Two words are anagrams if one of them has exactly same characters as that of the another word.
Example : Anagram
& Nagaram
are anagrams (case-insensitive).
Now there are many questions similar to this . A couple of approaches to find whether two strings are anagrams are :
1) Sort
the strings and compare them.
2) Create a frequency map
for these strings and check if they are the same or not.
But in this case , we are given with a word (for the sake of simplicity let us assume a single word only and it will have single word anagrams only) and we need to find anagrams for that.
Solution which I have in mind is that , we can generate all permutations for the word and check which of these words exist in the dictionary . But clearly , this is highly inefficient. Yes , the dictionary is available too.

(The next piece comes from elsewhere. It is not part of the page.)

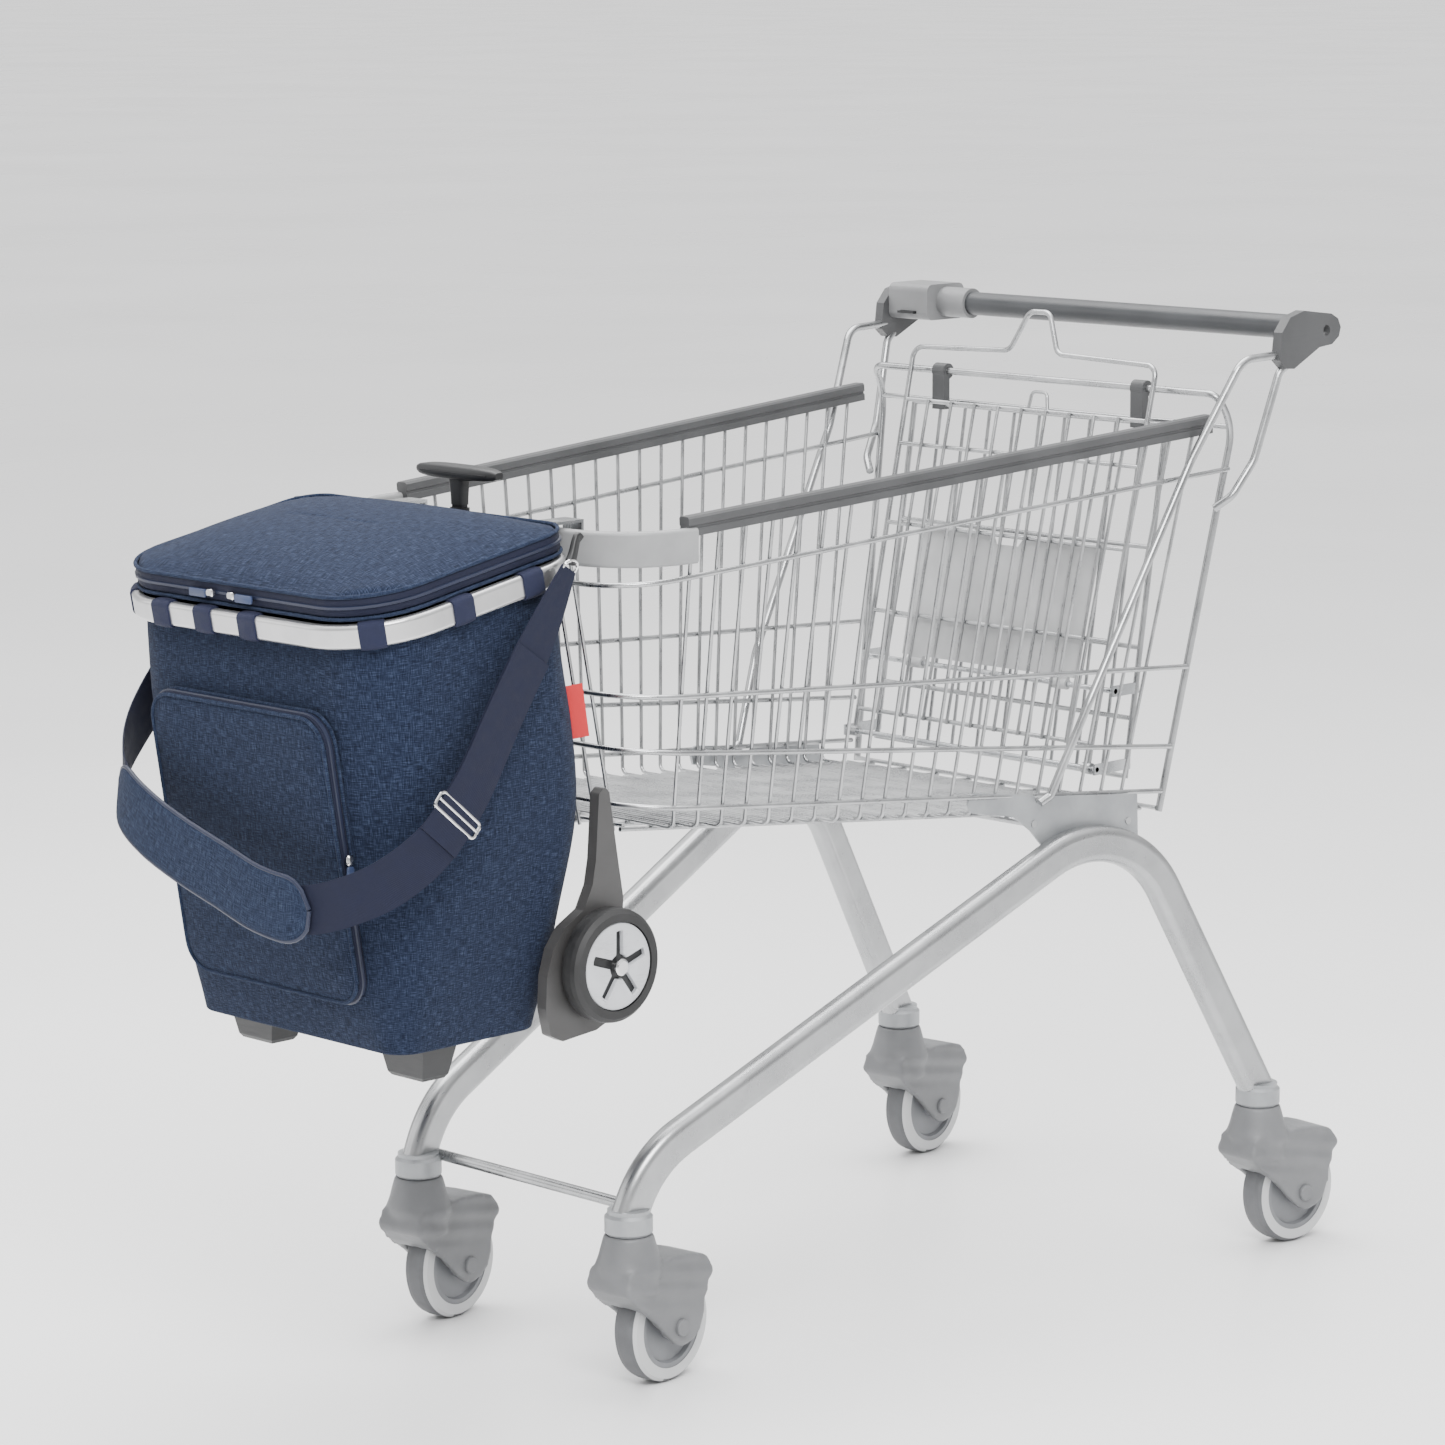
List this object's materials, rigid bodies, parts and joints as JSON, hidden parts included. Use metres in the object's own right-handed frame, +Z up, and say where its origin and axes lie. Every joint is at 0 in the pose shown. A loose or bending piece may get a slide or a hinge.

So what alternatives do we have here ?
I also read in a similar thread that something can be done using Tries
but the person didn't explain as to what the algorithm was and why did we use a Trie in first place , just an implementation was provided that too in Python or Ruby. So that wasn't really helpful which is why I have created this new thread. If someone wants to share their implementation (other than C,C++ or Java) then kindly explain it too.
Example algorithm:
Open dictionary
Create empty hashmap H
For each word in dictionary:
Create a key that is the word's letters sorted alphabetically (and forced to one case)
Add the word to the list of words accessed by the hash key in H
To check for all anagrams of a given word:
Create a key that is the letters of the word, sorted (and forced to one case)
Look up that key in H
You now have a list of all anagrams
Relatively fast to build, blazingly fast on look-up.